Sentei em uma cadeira na sala de matrícula, ao lado do meu pai que conferia os documentos exigidos. Fiquei uns instantes com o olhar perdido. Quem me visse, diria que eu estava "viajando". Mas, a visão que eu tinha era clara: dois caminhos, dos quais eu só via os primeiros cinco metros: um me levaria à mesa da secretária, logo ali em frente; o outro me levaria aos meus sonhos. Aquele movimento interno continuava tão forte, que, pela primeira vez, ousei contestar uma "escolha" do meu pai. Timidamente, quase já me desculpando, virei para ele e disse:

- Pai... eu não quero...
Ele desviou os olhos da papelada:
- Não quer o quê?
- Não quero me matricular.
- Como assim?
- Não quero vir pra esse colégio. Eu quero fazer fotografia. Quero ir trabalhar com o Giró.
Estas três últimas frases sairam num jato só. Rápidas. Meu coração batia acelerado e forte. O golpe, fulminante e violento, estonteou o velho. Ficou olhando para os papéis da matrícula, sem dizer nada, o rosto impassível. Eu olhava para sua face, tentando adivinhar de que lado viria o tapa. Ao mesmo tempo, sentia uma expectativa alegre, como quem torce pra ouvir seu número num sorteio. Não sei quanto tempo durou este silêncio. A reação do meu pai foi a menos esperada. Quando falou, as palavras sairam baixas e calmas.
- Bom, isso é uma coisa que você tem de decidir agora. Não posso pagar essa matrícula cara e assinar o contrato se você não vai ficar aqui.
Como? Eu, decidir? Eu podia decidir? Podia escolher? Que história é essa? Enquanto eu pensava nisso, aturdido, ele acrescentou.
- Só que tem uma coisa. Deixar de estudar, você não vai. Vai ter que estudar à noite. Quer ir trabalhar com o Giró, hoje mesmo eu falo com ele. Ele deve estar precisando de um garoto pra varrer o estúdio ou ajudar a montar os tripés.
Eu ouvia, sem retrucar.
- Você não está pensando que vai trabalhar naquele estúdio como fotógrafo, né? No máximo, vai ficar como auxiliar de laboratório ou contínuo pra servir café e ir ao banco. Com o tempo, talvez...
Mas é muito difícil. Ele já tem equipe, como você mesmo viu. Contou quantas pessoas preparadas trabalham naquele estúdio? Que chance você acha que tem? E outra. Eu ia pagar uma perua para você vir para o colégio. Mas, se você for trabalhar, vai ter que pegar trem e ônibus. A perua a gente racha com os outros pais. Mas não tem perua para o estúdio, né?
À medida em que ele falava, aquele movimento interno foi cessando. Meu coração retomou o ritmo normal. A visão onírica da minha vida como fotógrafo foi se esvanecendo e os dois caminhos foram se tornando um só. Levantei e caminhei em direção à mesa da secretária. Meu pai me seguiu.
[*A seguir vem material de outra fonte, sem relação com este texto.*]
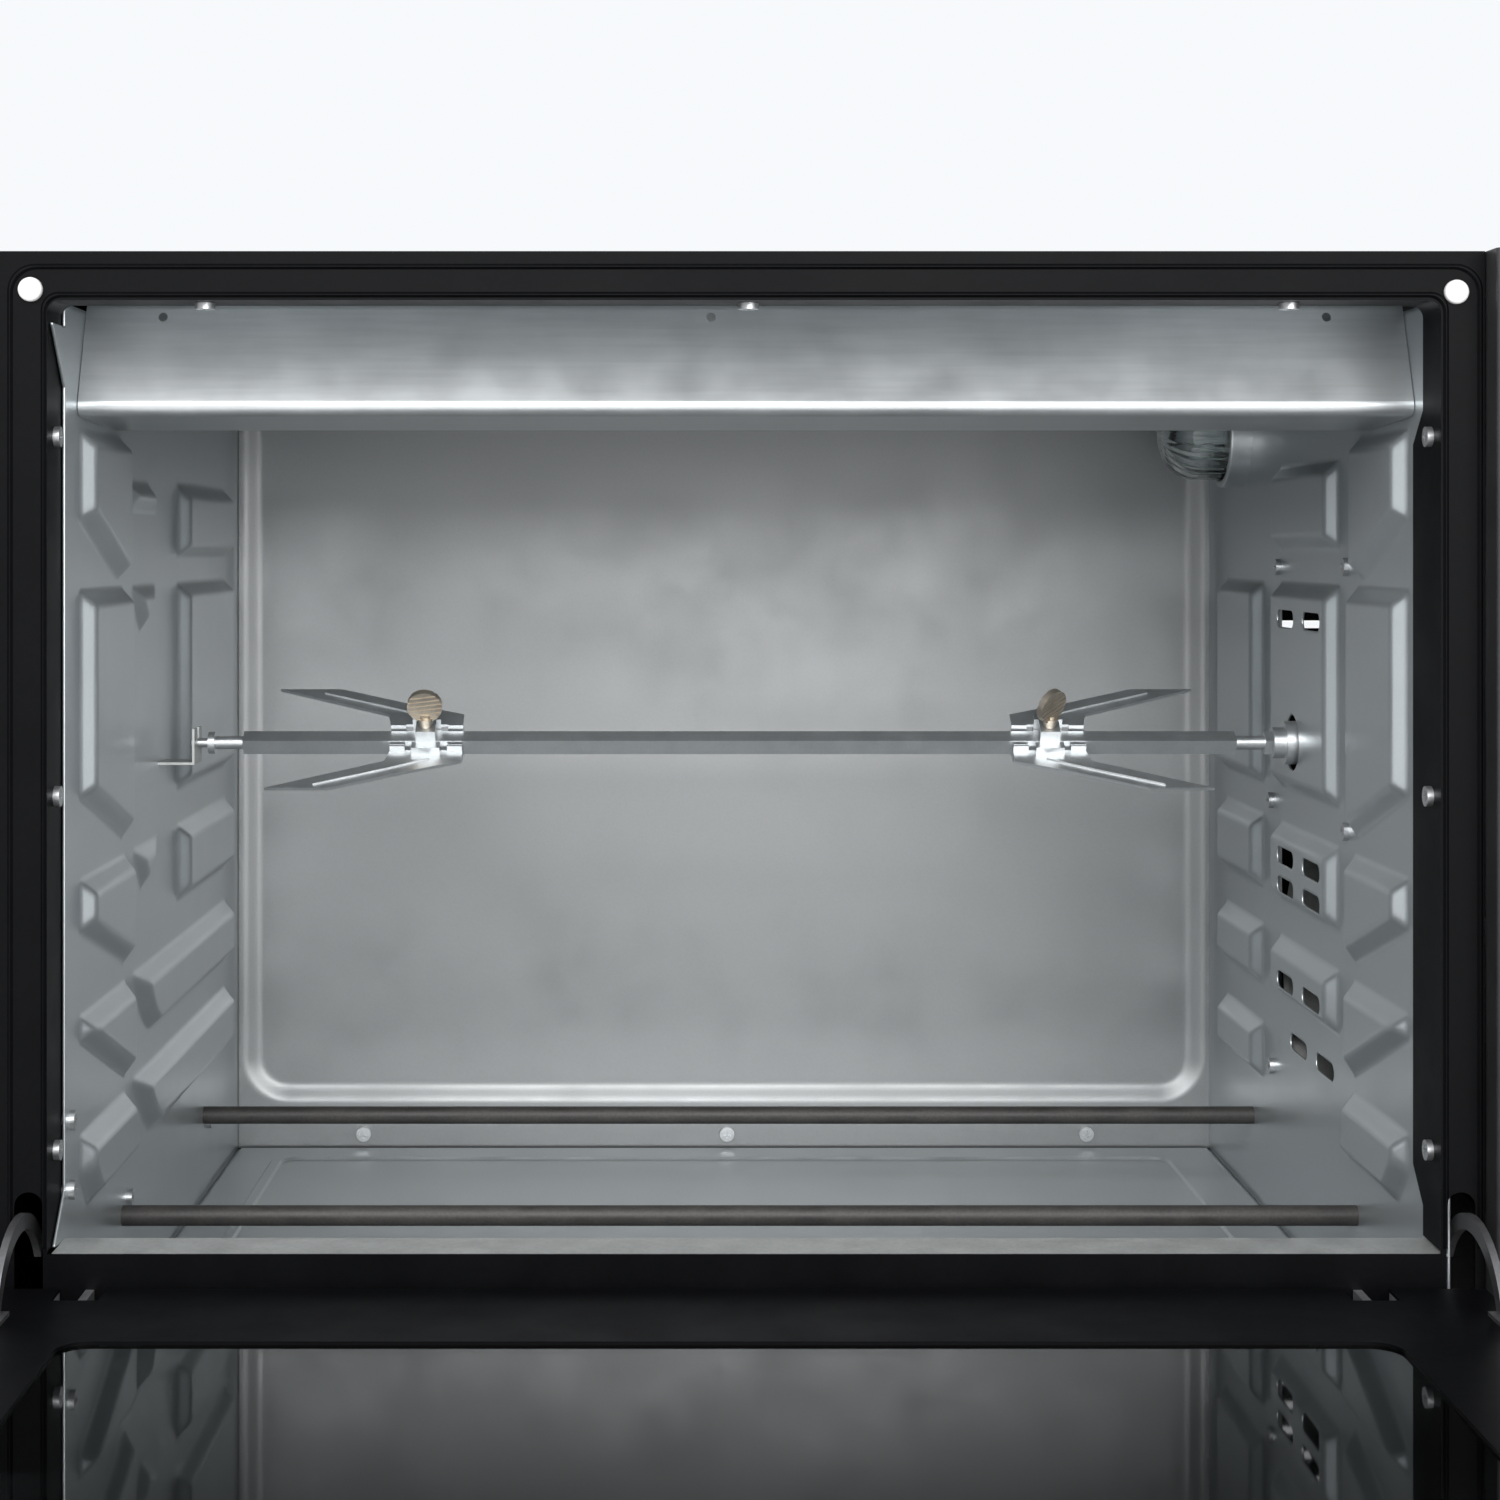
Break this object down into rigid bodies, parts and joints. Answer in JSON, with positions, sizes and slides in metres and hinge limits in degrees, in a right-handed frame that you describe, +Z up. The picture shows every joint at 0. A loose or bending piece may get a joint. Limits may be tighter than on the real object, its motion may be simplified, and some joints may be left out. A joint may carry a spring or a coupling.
{
  "type": "rotisserie oven",
  "caption": "Countertop rotisserie oven with embossed steel cavity, drop-down glass door, spit with forks, tube heaters, lamp and slide-out crumb tray",
  "frame": {"origin": "bottom centre of the whole oven's box, door lying open", "axes": "+X right seen from the door, +Y from the door to the back, +Z up"},
  "size_m": [0.651, 0.84, 0.4543],
  "materials": {
    "cavity_steel": "aluminised steel, semi-gloss",
    "baffle_steel": "aluminised steel, brushed across",
    "galvanised": "galvanised sheet, matt",
    "black_enamel": "black enamel, gloss",
    "element_sheath": "oxidised sheath, matt",
    "ceramic_bush": "unglazed",
    "screw_steel": "zinc plated",
    "arm_steel": "dark zinc",
    "spit_chrome": "chrome plated",
    "nickel": "nickel plated brass",
    "lamp_glass": "clear ribbed glass",
    "door_glass": "tinted, gloss",
    "handle_steel": "brushed",
    "black_plastic": "fine texture",
    "white_bumper": "soft matt",
    "amber_lens": "clear moulded",
    "foot_rubber": "matt",
    "motor_steel": "cast"
  },
  "bodies": {
    "root": {"back_wall": "cavity_steel", "base_front_rail": "black_enamel", "base_panel": "galvanised", "cavity_rails": "galvanised", "ceiling_panel": "cavity_steel", "control_panel": "black_plastic", "cord_gland": "black_plastic", "element_bushes": "ceramic_bush", "fan_housing": "galvanised", "fan_motor": "motor_steel", "feet": "foot_rubber", "floor_pan": "cavity_steel", "frame_bumpers": "white_bumper", "front_frame": "black_enamel", "front_sill": "galvanised", "function_switch": "black_plastic", "hinge_brackets": "screw_steel", "hinge_pins": "screw_steel", "indicator_lens": "amber_lens", "lamp_bulb": "lamp_glass", "lamp_glass": "lamp_glass", "lamp_holder": "ceramic_bush", "lamp_ring": "spit_chrome", "left_side_panel": "black_enamel", "left_wall": "cavity_steel", "lower_front_element": "element_sheath", "lower_rear_element": "element_sheath", "pan_screws": "screw_steel", "panel_inserts": "handle_steel", "rear_cover": "black_enamel", "right_side_panel": "black_enamel", "right_wall": "cavity_steel", "spit_bracket": "galvanised", "spit_motor": "galvanised", "thermostat": "black_plastic", "timer_unit": "black_plastic", "top_baffle": "baffle_steel", "top_cover": "black_enamel", "upper_front_element": "element_sheath", "upper_rear_element": "element_sheath"},
    "door": {"door_frame": "black_enamel", "door_outer_glass": "door_glass", "door_inner_glass": "door_glass", "door_side_rails": "screw_steel", "door_hinge_bushes": "screw_steel", "door_hinge_arms": "arm_steel", "door_handle": "handle_steel", "handle_posts": "handle_steel", "door_screws": "screw_steel"},
    "spit": {"drive_socket": "spit_chrome", "spit_rod": "spit_chrome"},
    "left_fork": {"fork_left": "spit_chrome"},
    "right_fork": {"fork_right": "spit_chrome"},
    "left_thumb_screw": {"thumb_screw_left": "nickel"},
    "right_thumb_screw": {"thumb_screw_right": "nickel"},
    "fan": {"fan_blade": "galvanised"},
    "temperature_dial": {"temperature_knob": "black_plastic"},
    "function_dial": {"function_knob": "black_plastic"},
    "timer_dial": {"timer_knob": "black_plastic"},
    "tray": {"crumb_tray": "cavity_steel"}
  },
  "joints": [
    {"name": "door_hinge", "type": "hinge", "parent": "root", "child": "door", "pos_m": [-0.0505, -0.052, 0.084], "axis": [-1, 0, 0], "range_deg": [0, 90]},
    {"name": "spit_spin", "type": "hinge", "parent": "root", "child": "spit", "pos_m": [-0.0505, 0.166, 0.2675], "axis": [1, 0, 0], "continuous": true},
    {"name": "fork_left_slide", "type": "slide", "parent": "spit", "child": "left_fork", "axis": [1, 0, 0], "range_m": [-0.02, 0.09]},
    {"name": "fork_right_slide", "type": "slide", "parent": "spit", "child": "right_fork", "axis": [-1, 0, 0], "range_m": [-0.02, 0.09]},
    {"name": "thumb_screw_left_turn", "type": "hinge", "parent": "left_fork", "child": "left_thumb_screw", "pos_m": [-0.1815, 0.166, 0.2675], "axis": [0, -0.5299, 0.848], "range_deg": [0, 450]},
    {"name": "thumb_screw_right_turn", "type": "hinge", "parent": "right_fork", "child": "right_thumb_screw", "pos_m": [0.0833, 0.166, 0.2675], "axis": [0, -0.5299, 0.848], "range_deg": [0, 450]},
    {"name": "fan_spin", "type": "hinge", "parent": "root", "child": "fan", "pos_m": [-0.0505, 0.156, 0.168], "axis": [1, 0, 0], "continuous": true},
    {"name": "temperature_turn", "type": "hinge", "parent": "root", "child": "temperature_dial", "pos_m": [0.2661, -0.05, 0.372], "axis": [0, 1, 0], "range_deg": [0, 270]},
    {"name": "function_turn", "type": "hinge", "parent": "root", "child": "function_dial", "pos_m": [0.2661, -0.05, 0.292], "axis": [0, 1, 0], "range_deg": [0, 180]},
    {"name": "timer_turn", "type": "hinge", "parent": "root", "child": "timer_dial", "pos_m": [0.2661, -0.05, 0.212], "axis": [0, 1, 0], "range_deg": [0, 300]},
    {"name": "tray_slide", "type": "slide", "parent": "root", "child": "tray", "axis": [0, -1, 0], "range_m": [0, 0.3]}
  ]
}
Como disse, foi uma "não escolha". Neguei meu sonho. Não paguei pra ver. Minha "não escolha", naquele momento determinou um caminho para mim. Não há julgamento crítico, nisso. Não tinha, então, estrutura interna pra comprar a briga. Tive medo do que poderia acontecer após a primeira curva. Fiz uma fantasia de que, se não desse certo, estaria sozinho e não poderia voltar. Optei pela segurança. Fiz mal? Fiz bem? Como disse, nunca vou saber.
Porém, anos depois, soube de fatos que me deram uma pista de que aquele caminho do estúdio do Giró, poderia ter sido um bom caminho.

Naquele mesmo ano, ou um pouco depois, veio para o Brasil um garoto catalão, nascido em Barcelona . Chamava-se José. Deviam ser amigas, já na Catalunha, a família Giró e a família de José. O fato é que ele, menino ainda, quase da minha idade, foi trabalhar no estúdio que me fizera sonhar. Não sei se varreu o chão, se limpou banheiro, se montou e desmontou equipamentos, se ficou inalando ácido acético dentro da câmara de revelação ou se foi ao banco pagar as contas do chefe. Cumpriu seu caminho e ficou lá aprendendo. Enquanto isso, eu também cumpria o meu.

O menino José hoje é mais conhecido pelo seu nome artístico: J.R. Duran.